>>>>
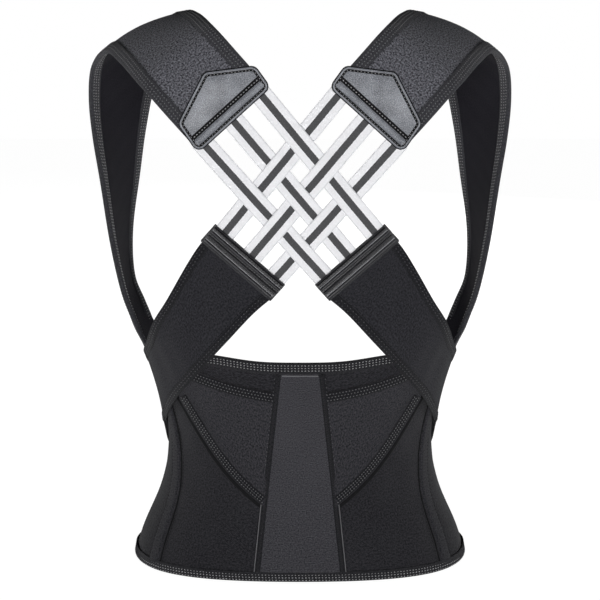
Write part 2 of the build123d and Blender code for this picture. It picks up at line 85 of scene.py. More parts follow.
def cubic(t, a, b, c, d):
    return (1 - t) ** 3 * a + 3 * t * (1 - t) ** 2 * b + 3 * t * t * (1 - t) * c + t ** 3 * d


def onTorso(around, height, offset):
    # around: 0 at the spine, 1 at the widest place, 2 at the front hinge line, 3 at the front's
    # middle, and negative on the wearer's left. Returns points in mm.
    around, height = np.broadcast_arrays(np.array(around, float), np.array(height, float))
    levels = np.array(torso["levels"])
    wide = smoothCourse(levels[:, 0], levels[:, 1], height) + offset
    deep = smoothCourse(levels[:, 0], levels[:, 2], height) + offset
    corner = smoothCourse(levels[:, 0], levels[:, 3], height)
    turn = np.abs(around)
    t = np.clip(turn, 0, 1)
    backX = cubic(t, 0 * wide, corner * wide, wide, wide)
    backY = cubic(t, -deep, -deep, -corner * deep, 0 * deep)
    hinge, depth = torso["frontHinge"], torso["hingeY"]
    normal = (hinge / torso["frontRadius"], (depth - torso["frontMiddle"]) / torso["frontRadius"])
    hingeX, hingeY = hinge + offset * normal[0], depth + offset * normal[1]
    t = np.clip(turn - 1, 0, 1)
    sideX = cubic(t, wide, wide, hingeX + torso["kneeRun"] * normal[1], hingeX)
    sideY = cubic(t, 0 * deep, torso["sideRun"], hingeY - torso["kneeRun"] * normal[0], hingeY)
    sweep = math.asin(normal[0]) * np.clip(3 - turn, 0, 1)
    frontX = (torso["frontRadius"] + offset) * np.sin(sweep)
    frontY = torso["frontMiddle"] + (torso["frontRadius"] + offset) * np.cos(sweep)
    x = np.where(turn <= 1, backX, np.where(turn <= 2, sideX, frontX))
    y = np.where(turn <= 1, backY, np.where(turn <= 2, sideY, frontY))
    return np.stack([np.where(around < 0, -x, x), y, height], axis=-1)


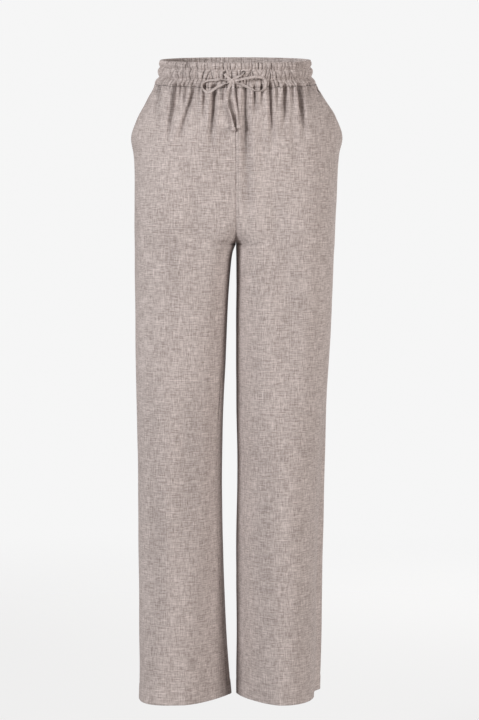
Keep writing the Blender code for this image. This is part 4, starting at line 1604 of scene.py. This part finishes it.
@dataclass(frozen=True)
class Studio:
    """A white studio with soft light, and the camera a little below the waist."""

    camera_place: Point = (0.0058, -4.0, -0.168)
    camera_aim: Point = (0.0058, 0.0, -0.478)
    lens: float = 120.0
    sensor: float = 36.0
    lamps: tuple[Lamp, ...] = (
        Lamp("left_box", (-2.4, -2.2, 0.75), 0.9, 93.0, (0.965, 0.985, 1.0)),
        Lamp("right_box", (2.5, -1.8, -0.10), 1.2, 58.0, (1.0, 0.975, 0.95)),
        Lamp("back_box", (0.9, 2.8, 0.4), 1.4, 46.0, (1.0, 0.99, 0.98)),
    )
    lamp_aim: Point = (0.0, 0.0, -0.60)
    backdrop: float = 0.92
    ambient: tuple[float, float, float] = (0.290, 0.270, 0.261)  # the room's light on the cloth
    floor_level: float = -1.25
    floor_radius: float = 3.4
    floor_fades: tuple[float, float] = (1.4, 3.3)
    floor_tint: float = 0.20
    floor_glow: float = 0.685

    def place(self, name: str, data: bpy.types.ID, place: Point, aim: Point) -> bpy.types.Object:
        """Put a camera or a lamp in the scene, looking at a point."""
        thing = put_in_scene(name, data)
        thing.location = place
        thing.rotation_euler = (Vector(aim) - Vector(place)).to_track_quat("-Z", "Y").to_euler()
        return thing

    def light(self) -> None:
        """Light the white room."""
        world = bpy.data.worlds.new("white_room")
        bpy.context.scene.world = world
        g = Graph(world, "Background")
        seen = g.node("ShaderNodeLightPath", {}, {}, "Is Camera Ray")
        backdrop = colour(self.backdrop, self.backdrop, self.backdrop)
        g.shade({"Color": g.mix(seen, colour(*self.ambient), backdrop)})
        for lamp in self.lamps:
            data = bpy.data.lights.new(lamp.name, "AREA")
            data.size, data.energy, data.color = lamp.size, lamp.power, lamp.tint
            self.place(lamp.name, data, lamp.place, self.lamp_aim)

    def floor(self) -> None:
        """Make the pale floor, which fades out at its rim."""
        bpy.ops.object.select_all(action="DESELECT")
        bpy.ops.mesh.primitive_circle_add(
            vertices=96, radius=self.floor_radius, fill_type="NGON", location=(0.0, 0.0, self.floor_level)
        )
        floor = bpy.context.active_object
        floor.name = "floor"
        g = Graph(bpy.data.materials.new("pale_floor"))
        place = g.node("ShaderNodeTexCoord", {}, {}, "Object")
        far = Value(g, g.node("ShaderNodeVectorMath", {"operation": "LENGTH"}, {0: place}, "Value"))
        g.shade({"Base Color": colour(self.floor_tint, self.floor_tint, self.floor_tint)})
        g.shade({"Emission Color": colour(1.0, 1.0, 1.0), "Emission Strength": self.floor_glow})
        g.shade({"Roughness": 1.0, "Specular IOR Level": 0.0, "Alpha": 1.0 - far.above(*self.floor_fades)})
        floor.data.materials.append(g.owner)
        floor.visible_diffuse = False  # it brightens the picture, not the cloth

    def build(self) -> None:
        """Set up the camera, the lights and the floor."""
        data = bpy.data.cameras.new("camera")
        data.lens, data.sensor_width = self.lens, self.sensor
        bpy.context.scene.camera = self.place("camera", data, self.camera_place, self.camera_aim)
        self.light()
        self.floor()
        bpy.context.scene.view_settings.view_transform = "Standard"


# --- Putting it together ------------------------------------------------------------------------

# Each panel's cut, width by length, and its area.
FLATS = {Face.FRONT: ((0.285, 1.055), 0.262), Face.BACK: ((0.345, 1.070), 0.312)}


def build_ties(linen: bpy.types.Material) -> None:
    """Args:
        linen: the cloth of the tie.
    """
    ties = {side: Tie(side, linen) for side in Side}
    strips = {side: tie.build() for side, tie in ties.items()}
    bow = Knot("tie_bow_knot", "bow_knot", linen, ((-0.35, 0.35, 1.0), (0.30, -0.25, 1.02))).build()
    for side in Side:
        node = f"end_knot_{side.name.lower()}"
        end = Knot(f"tie_{node}", node, linen, ((0.0, 0.6, 0.95), (0.1, -0.7, 0.9)), 1.25).build()
        ties[side].declare(strips[side], [end] + ([bow] if side is Side.RIGHT else []))
        LOG.info("%s: %d points", ties[side].name, len(ties[side].line))


def main() -> None:
    logging.basicConfig(level=logging.INFO, format="%(message)s")
    Studio().build()
    linen = Linen("melange_linen").build()
    # painted shade: the facing is the same linen in a darker copy, for the shade behind the pocket's mouth
    facing_linen = Linen("facing_linen", dark=(0.22, 0.18, 0.16), light=(0.52, 0.45, 0.42)).build()
    tie_linen = Linen("tie_linen", middle=0.54, contrast=0.8).build()
    stitching = Stitching(Thread("linen_thread", (0.44, 0.375, 0.35)).build())
    # painted shade: near-black thread, so each eyelet reads as the dark dot of its hole
    eyelet_shade_thread = Thread("eyelet_stitch", (0.16, 0.13, 0.12)).build()
    build_ties(tie_linen)
    band = Waistband(linen, stitching)
    band_piece = band.build()
    LOG.info("waistband: %d faces", len(band_piece.data.polygons))
    for side in Side:
        eyelet = Eyelet(side, eyelet_shade_thread).build()
        facing = Facing(side, facing_linen).build()
        LOG.info("%s and %s", eyelet.name, facing.name)
        for face, (flat, area) in FLATS.items():
            panel = Panel(side, face, linen, stitching)
            piece = panel.build()
            LOG.info("%s: %d faces", piece.name, len(piece.data.polygons))


if __name__ == "__main__":
    main()
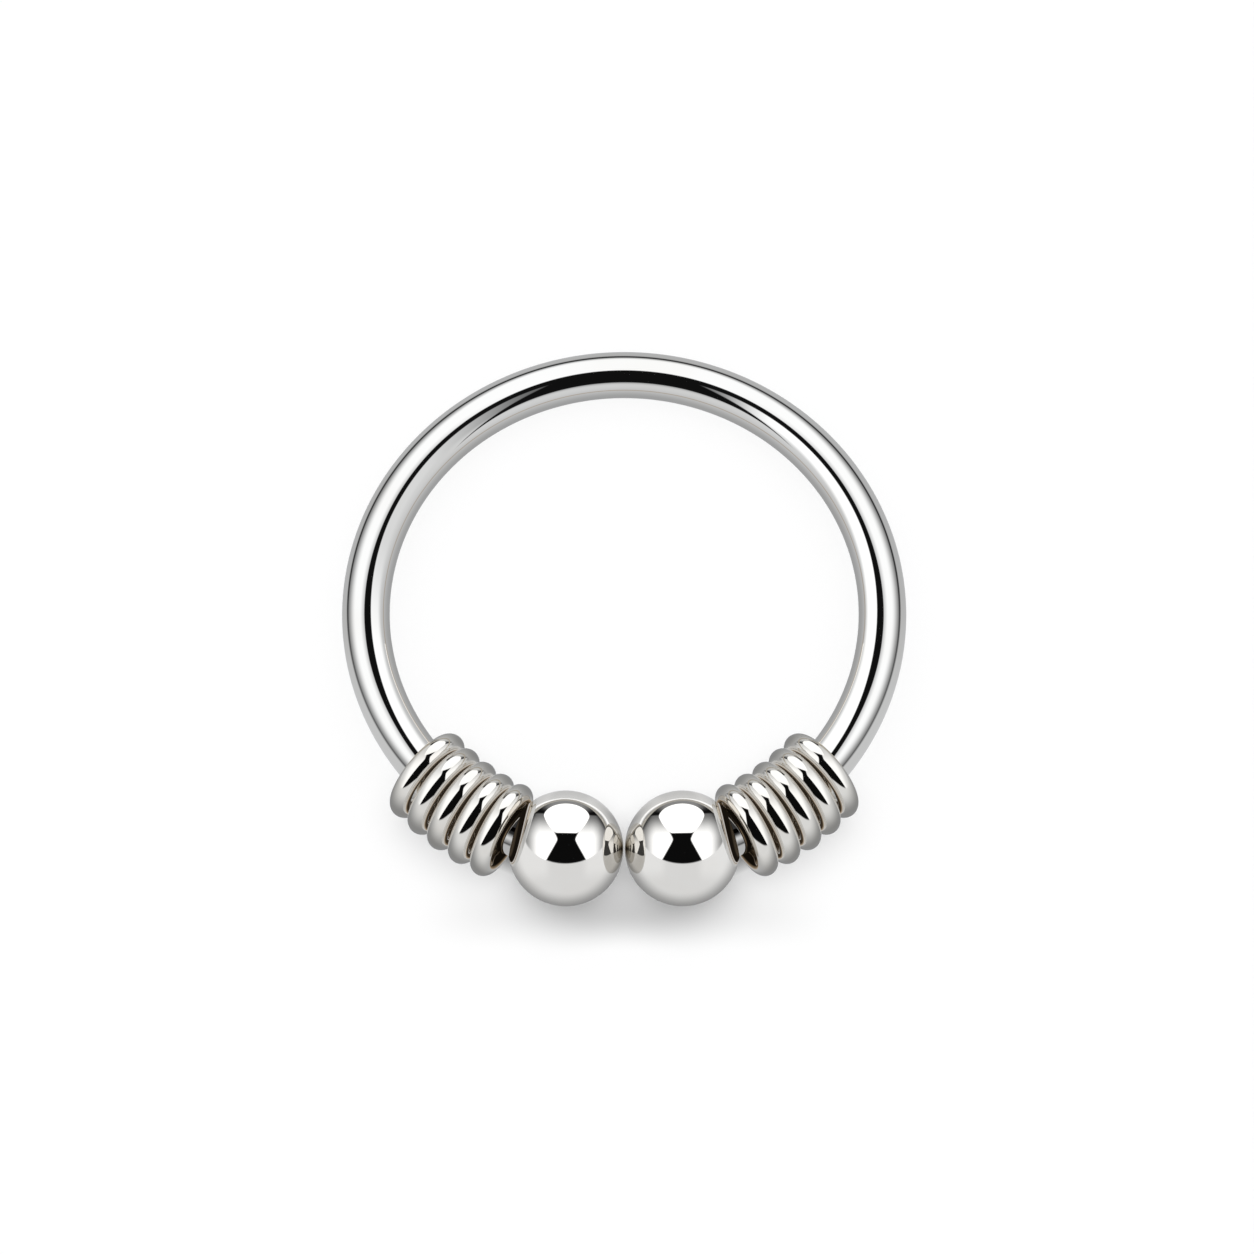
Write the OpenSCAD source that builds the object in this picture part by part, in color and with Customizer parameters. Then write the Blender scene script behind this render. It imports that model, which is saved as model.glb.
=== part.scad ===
// Open nose hoop with two end beads and a row of closed rings beside each bead.
// It lies on its side, resting on both beads and on the far side of the wire.

/* [Hoop wire] */
// Clear width inside the hoop
hoop_inner_d = 8; // [8:0.5:12]
// Thickness of the hoop wire
wire_d = 0.81; // [0.64:0.01:0.81]
// How deep each end of the wire sits in its bead, along the bend
wire_depth = 1; // [0.6:0.05:1]

/* [Beads] */
// Diameter of each end bead
bead_d = 1.91; // [1.8:0.01:1.91]
// Gap between the two beads
bead_gap = 0.02; // [0.01:0.01:0.2]
// Room round the wire in its straight hole, which takes the bend of the wire
hole_room = 0.035; // [0.035:0.005:0.06]
// Depth of the hole past the end of the wire
hole_end_room = 0.08; // [0.06:0.01:0.15]

/* [Rings] */
// Clear width inside each threaded ring
ring_inner_d = 0.98; // [0.98:0.01:1.05]
// Thickness of the wire of each threaded ring
ring_wire_d = 0.35; // [0.25:0.01:0.35]
// Distance along the wire from the bead to the middle of the first ring
ring_stand_off = 0.145; // [0.145:0.005:0.3]
// Distance along the wire from each ring to the next
ring_pitch = 0.39; // [0.39:0.005:0.45]
// Share of the wire's bend that each ring follows, 1 for square to the wire
ring_fan = 0.5; // [0.45:0.05:0.6]
// How far the tops of the rings lean away from their beads, in degrees
ring_lean = 2.5; // [0:0.5:4]
// How far the rings hang off the middle of the wire, away from the hoop's centre
ring_offset = 0.065; // [0:0.005:0.065]

/* [Hidden] */
$fn = 96;

// Rings on each side, counted from the bead
ring_count = 5;
// How far short of square to the wire the middle ring stands, in degrees
ring_skew = 1.5;

// The hoop's own frame: its centre line is a circle in the XY plane, the opening faces -Y
hoop_r = (hoop_inner_d + wire_d) / 2;
bead_x = (bead_d + bead_gap) / 2;
bead_y = sqrt(pow(hoop_r, 2) - pow(bead_x, 2));
bead_angle = asin(bead_x / hoop_r);

// Angles from the middle of the opening: where the hoop enters the bead, and where it stops
bead_entry_angle = bead_angle + 2 * asin(bead_d / 4 / hoop_r);
wire_end_angle = bead_entry_angle - wire_depth / hoop_r * 180 / PI;
// The hole runs through the bead's centre, level with the middle of the stretch inside it
hole_angle = (bead_entry_angle + wire_end_angle) / 2;
hole_r = wire_d / 2 + hole_room;
// Distance along the hole from the bead's centre, out towards its mouth
hole_end = hoop_r * sin(wire_end_angle - bead_angle) - hole_end_room;

ring_r = (ring_inner_d + ring_wire_d) / 2;
ring_step_angle = ring_pitch / hoop_r * 180 / PI;
ring_first_angle = bead_entry_angle + ring_stand_off / hoop_r * 180 / PI;
// The middle ring of a side, and where it sits
ring_middle = (ring_count + 1) / 2;
ring_middle_angle = ring_first_angle + ring_step_angle * (ring_middle - 1);

// Lying down: both beads and the far side of the wire touch the ground
lie_tilt = asin((bead_d - wire_d) / 2 / (hoop_r + bead_y));
lie_height = wire_d / 2 + hoop_r * sin(lie_tilt);
far_y = hoop_r * cos(lie_tilt) + wire_d / 2;
near_y = -bead_y * cos(lie_tilt) - bead_d / 2;

// Turns the upright hoop frame into the lying pose, centred over the ground it covers
module lying() {
    translate([0, -(far_y + near_y) / 2, lie_height])
        rotate([-lie_tilt, 0, 0])
            children();
}

// A round bar bent along the hoop's centre line, between two angles from the opening
module bent_bar(d, from_angle, to_angle) {
    rotate([0, 0, from_angle - 90])
        rotate_extrude(angle = to_angle - from_angle)
            translate([hoop_r, 0])
                circle(d = d);
}

// A ring of round wire round the Z axis
module wire_ring() {
    rotate_extrude()
        translate([ring_r, 0])
            circle(d = ring_wire_d);
}

// Bead on the +X side, with the blind hole that the wire's end sits in
module drilled_bead() {
    translate([bead_x, -bead_y, 0])
        rotate([0, 90, hole_angle])
            rotate_extrude()
                difference() {
                    intersection() {
                        circle(d = bead_d);
                        translate([0, -bead_d])
                            square([bead_d, 2 * bead_d]);
                    }
                    translate([-bead_d, hole_end])
                        square([bead_d + hole_r, bead_d]);
                }
}

// Ring number i on the +X side, counted from the bead
module threaded_ring(i) {
    place_angle = ring_middle_angle + ring_step_angle * (i - ring_middle);
    face_angle = ring_middle_angle - ring_skew + ring_fan * ring_step_angle * (i - ring_middle);
    rotate([0, 0, place_angle - 90])
        translate([hoop_r + ring_offset, 0, 0])
            rotate([0, 90 + ring_lean, face_angle - place_angle + 90])
                wire_ring();
}

module hoop_wire() {
    color([0.80, 0.79, 0.77])
        lying()
            bent_bar(wire_d, wire_end_angle, 360 - wire_end_angle);
}

module bead_right() {
    color([0.84, 0.84, 0.83])
        lying()
            drilled_bead();
}

module bead_left() {
    color([0.84, 0.84, 0.83])
        lying()
            mirror([1, 0, 0])
                drilled_bead();
}

module ring_right(i) {
    color([0.74, 0.72, 0.69])
        lying()
            threaded_ring(i);
}

module ring_left(i) {
    color([0.74, 0.72, 0.69])
        lying()
            mirror([1, 0, 0])
                threaded_ring(i);
}

hoop_wire();
bead_left();
bead_right();
ring_left(1);  // ring_left_1
ring_left(2);  // ring_left_2
ring_left(3);  // ring_left_3
ring_left(4);  // ring_left_4
ring_left(5);  // ring_left_5
ring_right(1);  // ring_right_1
ring_right(2);  // ring_right_2
ring_right(3);  // ring_right_3
ring_right(4);  // ring_right_4
ring_right(5);  // ring_right_5
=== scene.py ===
import math
import bmesh
import bpy
from mathutils import Euler, Matrix, Vector


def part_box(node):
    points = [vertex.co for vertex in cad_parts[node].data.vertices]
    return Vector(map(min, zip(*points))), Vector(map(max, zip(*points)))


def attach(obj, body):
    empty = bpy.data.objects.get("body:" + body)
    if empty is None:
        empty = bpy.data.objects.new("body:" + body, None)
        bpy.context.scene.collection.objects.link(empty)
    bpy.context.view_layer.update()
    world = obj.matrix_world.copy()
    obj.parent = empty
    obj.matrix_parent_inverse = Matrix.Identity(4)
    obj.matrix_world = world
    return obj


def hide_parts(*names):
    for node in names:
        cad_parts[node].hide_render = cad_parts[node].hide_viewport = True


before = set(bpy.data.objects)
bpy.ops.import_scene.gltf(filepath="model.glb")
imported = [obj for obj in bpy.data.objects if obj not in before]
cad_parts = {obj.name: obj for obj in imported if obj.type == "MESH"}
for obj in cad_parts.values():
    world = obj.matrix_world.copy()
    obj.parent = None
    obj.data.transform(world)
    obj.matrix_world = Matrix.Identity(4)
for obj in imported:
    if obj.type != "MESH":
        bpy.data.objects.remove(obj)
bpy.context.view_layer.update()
mm = 0.001
scene = bpy.context.scene


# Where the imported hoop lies

hoop = {
    "innerDiameter": 8.0,  # mm
    "wireRadius": 0.405,   # 20 gauge wire
    "beadRadius": 0.955,
    "beadGap": 0.02,
    "endDepth": 1.0,       # wire inside each bead
    "endRounding": 0.04, "endSteps": 6,
    "stepsAlong": 560, "stepsAround": 72,
}

hoopRadius = hoop["innerDiameter"] / 2 + hoop["wireRadius"]
beadRadius = hoop["beadRadius"]
beadAcross = beadRadius + hoop["beadGap"] / 2
beadForward = math.sqrt(hoopRadius ** 2 - beadAcross ** 2)
# both beads and the far side of the wire touch the floor
lieTilt = math.asin((beadRadius - hoop["wireRadius"]) / (hoopRadius + beadForward))
farY = hoopRadius * math.cos(lieTilt) + hoop["wireRadius"]
nearY = -beadForward * math.cos(lieTilt) - beadRadius
hoopMiddle = Vector((0, -(farY + nearY) / 2,
                     hoop["wireRadius"] + hoopRadius * math.sin(lieTilt)))
# from the upright hoop in mm, opening towards -Y, to where it lies in metres
lying = (Matrix.Scale(mm, 4) @ Matrix.Translation(hoopMiddle)
         @ Matrix.Rotation(-lieTilt, 4, "X"))
beadAngle = math.asin(beadAcross / hoopRadius)
beadEntryAngle = beadAngle + 2 * math.asin(beadRadius / 2 / hoopRadius)
wireEndAngle = beadEntryAngle - hoop["endDepth"] / hoopRadius
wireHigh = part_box("hoop_wire")[1]
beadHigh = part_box("bead_right")[1]
print("hoop laid tilted", round(math.degrees(lieTilt), 3), "degrees; from the packed boxes in mm:",
      "wire", round(wireHigh[0] / mm - hoopRadius - hoop["wireRadius"], 4),
      "far side", round(wireHigh[1] / mm - (farY - nearY) / 2, 4),
      "bead top", round(beadHigh[2] / mm - 2 * beadRadius, 4))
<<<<
Quote word for word every line from the one that has "hoop_wire();" through the one that has "bpy.context.scene.collection.objects.link(empty)".

hoop_wire();
bead_left();
bead_right();
ring_left(1);  // ring_left_1
ring_left(2);  // ring_left_2
ring_left(3);  // ring_left_3
ring_left(4);  // ring_left_4
ring_left(5);  // ring_left_5
ring_right(1);  // ring_right_1
ring_right(2);  // ring_right_2
ring_right(3);  // ring_right_3
ring_right(4);  // ring_right_4
ring_right(5);  // ring_right_5
=== scene.py ===
import math
import bmesh
import bpy
from mathutils import Euler, Matrix, Vector


def part_box(node):
    points = [vertex.co for vertex in cad_parts[node].data.vertices]
    return Vector(map(min, zip(*points))), Vector(map(max, zip(*points)))


def attach(obj, body):
    empty = bpy.data.objects.get("body:" + body)
    if empty is None:
        empty = bpy.data.objects.new("body:" + body, None)
        bpy.context.scene.collection.objects.link(empty)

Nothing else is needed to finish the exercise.